HOW CAN YOU NOT BE ROMANTIC ABOUT POLO??






As far as I have been able to bond in a chumminess with Polo as a sport, it has always been known as associated with a patrician background (I heard the British found the game being played in Pakistan and then bought it in Europe!), as I go on Googling it's genesis. It has always caught my conscience as a thrilling and a glamorous escapade, consisting of some intrepid athletes thundering down the grass at each other, where the love for the beautiful ponies and the sport always goes on surpassing the hovering danger.


It never used to be a right-handed sport, but it was the USPA which had to stick to the same, in order to shun down a possible head-on collision, as they say. Although a coquettish and opulent world for some and an infatuation for many, Polo hasn't yet been able to establish a domicile in the majestic Olympics, way back since 1936.

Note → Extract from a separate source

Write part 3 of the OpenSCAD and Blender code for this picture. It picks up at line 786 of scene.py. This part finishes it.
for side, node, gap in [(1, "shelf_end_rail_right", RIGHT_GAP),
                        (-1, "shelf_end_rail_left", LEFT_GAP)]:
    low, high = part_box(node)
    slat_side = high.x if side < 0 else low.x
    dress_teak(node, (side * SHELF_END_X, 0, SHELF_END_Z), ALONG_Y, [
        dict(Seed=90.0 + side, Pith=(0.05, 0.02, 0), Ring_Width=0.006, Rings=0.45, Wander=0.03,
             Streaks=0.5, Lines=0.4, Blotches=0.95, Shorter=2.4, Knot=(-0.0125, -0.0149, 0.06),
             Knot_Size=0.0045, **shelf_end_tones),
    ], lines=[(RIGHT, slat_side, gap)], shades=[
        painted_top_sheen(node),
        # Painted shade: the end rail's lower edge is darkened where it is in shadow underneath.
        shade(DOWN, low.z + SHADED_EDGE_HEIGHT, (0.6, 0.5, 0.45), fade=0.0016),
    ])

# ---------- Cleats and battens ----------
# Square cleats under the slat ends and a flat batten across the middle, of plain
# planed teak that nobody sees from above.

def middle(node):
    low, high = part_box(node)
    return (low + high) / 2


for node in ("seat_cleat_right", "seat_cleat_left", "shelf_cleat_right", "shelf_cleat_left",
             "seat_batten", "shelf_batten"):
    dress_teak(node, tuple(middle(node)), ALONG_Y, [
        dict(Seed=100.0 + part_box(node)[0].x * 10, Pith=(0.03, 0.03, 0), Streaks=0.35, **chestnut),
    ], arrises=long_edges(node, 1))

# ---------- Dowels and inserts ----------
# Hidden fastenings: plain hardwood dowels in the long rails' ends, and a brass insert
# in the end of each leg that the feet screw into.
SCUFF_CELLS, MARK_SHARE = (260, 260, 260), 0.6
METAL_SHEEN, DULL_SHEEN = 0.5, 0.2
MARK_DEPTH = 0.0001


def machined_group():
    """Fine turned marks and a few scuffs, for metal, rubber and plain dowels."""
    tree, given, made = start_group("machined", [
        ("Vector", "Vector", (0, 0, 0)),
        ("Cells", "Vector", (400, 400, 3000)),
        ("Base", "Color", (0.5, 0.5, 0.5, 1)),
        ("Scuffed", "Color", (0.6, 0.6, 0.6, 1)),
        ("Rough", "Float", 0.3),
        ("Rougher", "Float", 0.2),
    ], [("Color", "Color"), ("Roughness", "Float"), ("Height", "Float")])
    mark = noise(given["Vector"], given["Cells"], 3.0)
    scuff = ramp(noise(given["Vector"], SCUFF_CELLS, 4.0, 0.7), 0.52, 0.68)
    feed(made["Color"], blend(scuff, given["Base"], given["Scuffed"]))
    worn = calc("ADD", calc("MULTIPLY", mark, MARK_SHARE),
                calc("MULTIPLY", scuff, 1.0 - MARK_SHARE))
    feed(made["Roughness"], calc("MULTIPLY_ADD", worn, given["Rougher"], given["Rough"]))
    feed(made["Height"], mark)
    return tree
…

Polo is worse than cocaine, it ruins your body, ruins your pocketbook, ruins your family life, and you play it until you can play no more!’
There is indeed a modicum of truth in this refrain, owing to the sumptuosity and a very much possible jeopardy Polo as a sport beholds.


Well, Polo has certainly been enthroned with a very cathartic atrocity by the small agglomeration that preaches it. And I do simply believe that a sport not only insinuates passion within those who play it, but also drives a humongous crowd of spectators off the confines. And it is this entertainment which sounds to be much more of a legislation when it comes to the recognition the sport could ever brag of! Many in India for instance, are indeed novitiating into this alluring romance and in the years to come, I do see Polo exalt to an august cognizance.